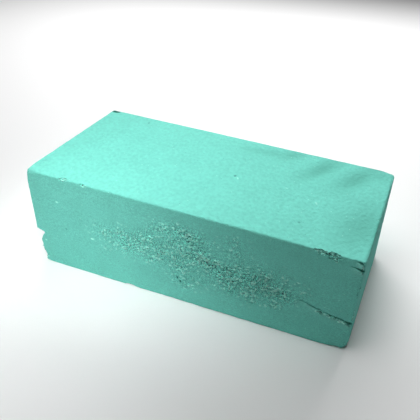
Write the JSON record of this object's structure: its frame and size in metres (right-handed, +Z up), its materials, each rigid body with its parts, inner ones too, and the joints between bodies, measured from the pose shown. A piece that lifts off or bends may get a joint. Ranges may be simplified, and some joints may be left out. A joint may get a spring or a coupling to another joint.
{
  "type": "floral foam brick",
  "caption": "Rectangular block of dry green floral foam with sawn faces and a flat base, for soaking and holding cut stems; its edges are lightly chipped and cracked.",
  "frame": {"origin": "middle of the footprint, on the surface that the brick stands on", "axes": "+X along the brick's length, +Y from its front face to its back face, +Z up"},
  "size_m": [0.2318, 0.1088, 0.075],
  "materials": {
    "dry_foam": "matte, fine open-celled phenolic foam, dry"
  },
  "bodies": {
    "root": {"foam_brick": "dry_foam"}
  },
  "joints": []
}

#####

TO DO: Copy out the full listing exactly.

WRITTEN RESPONSE:
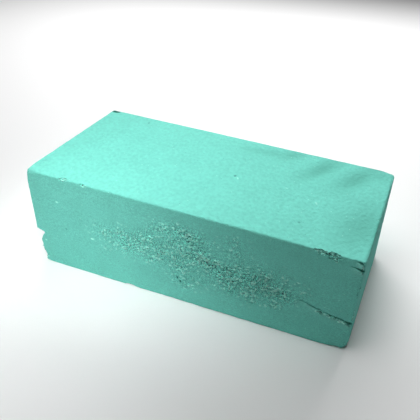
Write the JSON record of this object's structure: its frame and size in metres (right-handed, +Z up), its materials, each rigid body with its parts, inner ones too, and the joints between bodies, measured from the pose shown. A piece that lifts off or bends may get a joint. Ranges may be simplified, and some joints may be left out. A joint may get a spring or a coupling to another joint.
{
  "type": "floral foam brick",
  "caption": "Rectangular block of dry green floral foam with sawn faces and a flat base, for soaking and holding cut stems; its edges are lightly chipped and cracked.",
  "frame": {"origin": "middle of the footprint, on the surface that the brick stands on", "axes": "+X along the brick's length, +Y from its front face to its back face, +Z up"},
  "size_m": [0.2318, 0.1088, 0.075],
  "materials": {
    "dry_foam": "matte, fine open-celled phenolic foam, dry"
  },
  "bodies": {
    "root": {"foam_brick": "dry_foam"}
  },
  "joints": []
}